When and how it might be detonated on U.S. soil remained a mystery, but intercepted radio transmissions showed a flurry of activity and decoded messages suggested that an attack on America was imminent.


Three individuals were apprehended and taken into custody by the FBI as they crossed a Canadian bridge with fake passports. Custody of these individuals would be transferred to the CIA.

While many Americans had for years raised the concern about the unauthorized entry across the Mexican border, six more suspicious people also were apprehended there and turned over to the FBI and then channeled to CIA operatives.

Nine foreign nationals were now in the custody of the CIA. All of the information received suggested a major and deadly event would occur. Many speculated it would happen on the anniversary of Sept. 11. Where the next attack was planned seemed uncertain, but New York and the nation's capital were likely targets.

As the questions were presented to those suspects in custody, they refused to cooperate with the interrogators. They would not provide their names, countries of origin or their intentions on U.S. soil.

As the questioning continued for several days, some of the suspects begin to ask for representation. None of them would provide any information. They were given meals, showers and a place to sleep. They were permitted to keep their religious books.

The U.S. for the past six years did not use any methods of physical torture to coerce information from prisoners.

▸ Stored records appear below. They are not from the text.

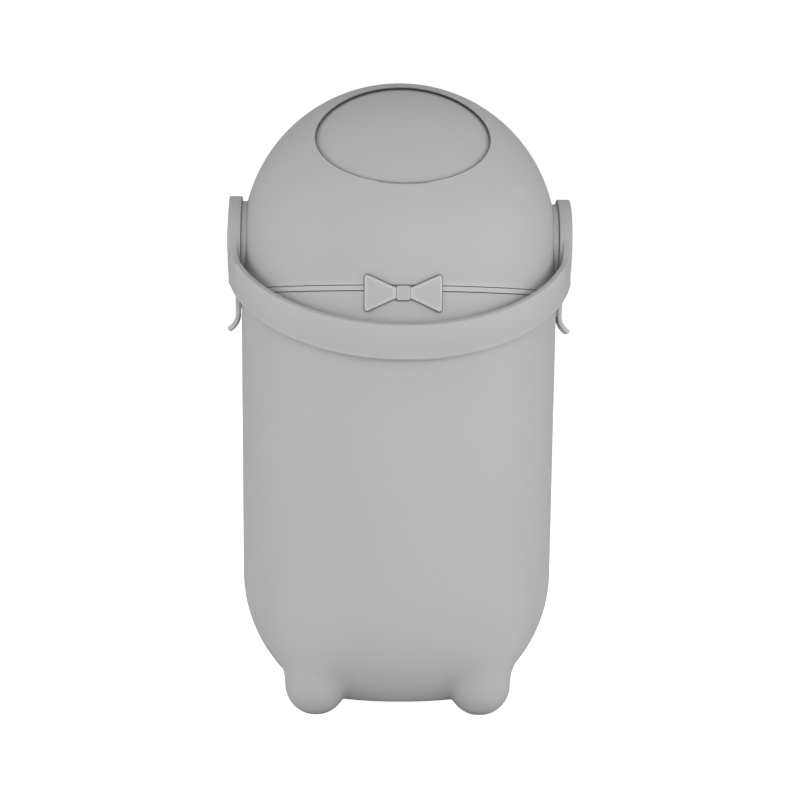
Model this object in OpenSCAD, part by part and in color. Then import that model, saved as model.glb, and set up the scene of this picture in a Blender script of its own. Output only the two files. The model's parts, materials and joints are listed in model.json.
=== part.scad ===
// Nappy bin with a domed head, a turning drum and a bail handle.
// The origin is the centre of the footprint on the floor, +Z is up and the front faces -Y.

/* [Bucket] */
// Height of the bucket's rim above the floor
rim_z = 338.9; // [320:1:360]
// Outer radius of the bucket at the rim
rim_r = 131.5; // [118:0.5:145]
// How much smaller that radius is where the rounded bottom begins
side_taper = 3.7; // [2:0.1:5]
// Height at which the rounded bottom begins
low_z = 111.6; // [100:1:125]
// Distance of the rounding's centre from the axis
bottom_in = 2.6; // [1:0.1:8]
// Height of the flat bottom above the floor
bottom_z = 10.5; // [8:0.5:14]
// Wall of the bucket
bucket_wall = 2.6; // [2:0.1:3.2]

/* [Legs] */
// How far a foot's ball stands in from the bucket's side
leg_set_in = 9; // [6:0.5:14]
// Radius of a foot's ball
leg_r = 25.5; // [22:0.5:28]
// Height of a foot's ball centre
leg_z = 24.2; // [21:0.1:24.5]
// Radius of the soft haunch above each foot
haunch_r = 42; // [36:1:46]
// Height that the haunch stands out of the rounded bottom
haunch_out = 4; // [3:0.5:5]
// Angle of the haunch from straight down, about the middle of the rounding
haunch_tilt = 62; // [58:1:66]
// Wall of a hollow leg
leg_wall = 3.4; // [2.6:0.1:4]

/* [Dome] */
// How far the dome and its skirt stand in from the rim
dome_set_in = 0.6; // [0.5:0.1:1.2]
// Height of the hubs above the skirt's bottom; the drum's axis is at their middle
hub_rise = 7.5; // [7:0.5:14]
// Wall of the dome
dome_wall = 2; // [1.8:0.1:2.4]
// Gap between the skirt and the ribbon below it
skirt_gap = 0.3; // [0.2:0.1:0.6]

/* [Opening] */
// Half of the opening's width
opening_half_w = 69.7; // [60:0.5:71]
// Half of the opening's height, seen along its cut
opening_half_h = 51.5; // [44:0.5:52]
// Distance of the opening's middle above a line along its cut through the drum's centre
opening_up = 56.5; // [54:0.5:60]
// Angle between the opening's cut and straight up
opening_tilt = 75; // [72:1:78]

/* [Liner ring] */
// Thickness of the ring's flange, which shows as a ribbon
ribbon_h = 4.6; // [4:0.1:6]
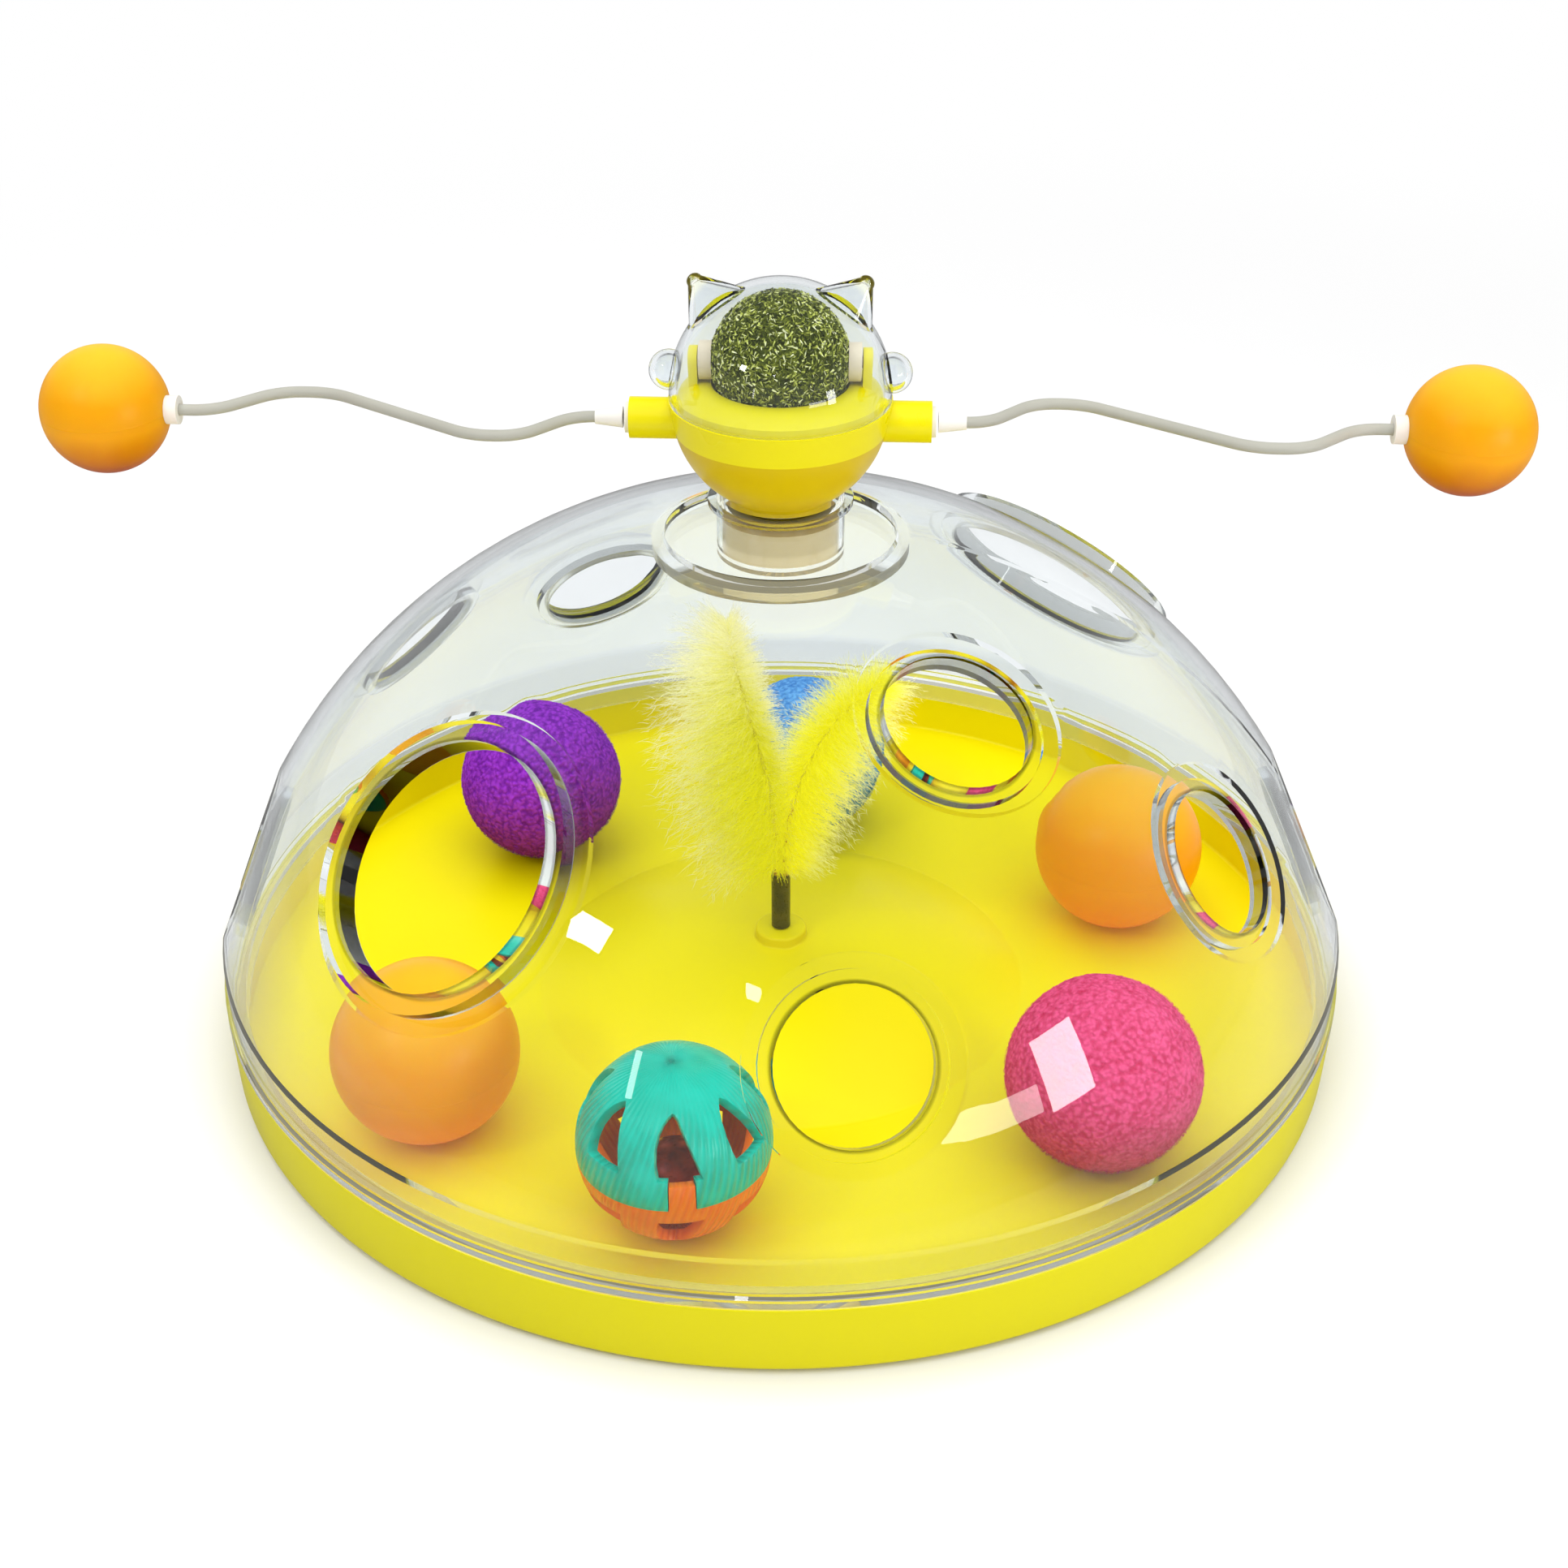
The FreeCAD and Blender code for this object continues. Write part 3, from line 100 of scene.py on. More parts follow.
class Signal:
    """A number inside a node tree: sums written on it add the Math nodes."""

    def __init__(self, graph: "Graph", socket: Socket) -> None:
        """Wrap an output socket of a graph."""
        self.graph = graph
        self.socket = socket

    def work(self, operation: str, *values: "Signal | float") -> "Signal":
        """Give the result of one Math node with these inputs."""
        return self.graph.signal("ShaderNodeMath", {"operation": operation}, dict(enumerate(values)))

    @staticmethod
    def _math(operation: str, reflected: bool = False) -> "Callable[[Signal, Signal | float], Signal]":
        """Make the method of an operator, or of its reflected form."""
        return lambda one, other: one.work(operation, *((other, one) if reflected else (one, other)))

    __add__, __radd__ = _math("ADD"), _math("ADD", True)
    __sub__, __rsub__ = _math("SUBTRACT"), _math("SUBTRACT", True)
    __mul__, __rmul__ = _math("MULTIPLY"), _math("MULTIPLY", True)
    __or__ = _math("MAXIMUM")

    def rise(self, low: float, high: float) -> "Signal":
        """Grow smoothly from 0 at the low value to 1 at the high one."""
        return self.graph.signal("ShaderNodeMapRange", {"interpolation_type": "SMOOTHSTEP"},
                                 {"Value": self, "From Min": low, "From Max": high})

    def past(self, line: float, soft: float) -> "Signal":
        """Give 1 past a line and 0 before it, with a soft step, all in millimetres."""
        return self.rise((line - soft) * MM, (line + soft) * MM)

    def between(self, low: float, high: float, soft: float) -> "Signal":
        """Give 1 between two lines and 0 elsewhere, with soft steps, all in millimetres."""
        return self.past(low, soft) * (1 - self.past(high, soft))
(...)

They were stopped when the new president took office in 2009.

The CIA knew a calamity was about to occur, but had little ability to obtain the information from the alleged radicals.

Unknowingly, the CIA had apprehended nine members of four infiltrating cells on U.S. soil who were planning to set off dirty bombs simultaneously in New York, Washington and Los Angeles on the anniversary of Sept. 11 in the year 2015. Twenty other members were not apprehended and proceeding with the well-rehearsed attack.

Very soon, the plan would be implemented.

In CIA custody were two of the four ringleaders and coordinators who had all of the pertinent information regarding this major attack. They knew the entire plan, they knew the location of the dirty bombs and they knew the members of the four cells and each person's responsibility. All of this information was not recorded on paper, but was locked away in the memories of these two terrorists.

How could the CIA extract this information? Many years ago, the country had a great debate about acquiring information through means of torture they concluded were barbaric and unbecoming of a moral government. These tactics no longer existed.

In a few days, the remaining members of the radical cells still would be able to detonate the three dirty bombs in those large cities, with an estimated 3 million people potentially killed or injured.

On Sept. 11, 2015, a moral nation would survive, but millions of its citizens would be dead. Very soon, there would be another discussion about interrogation methods.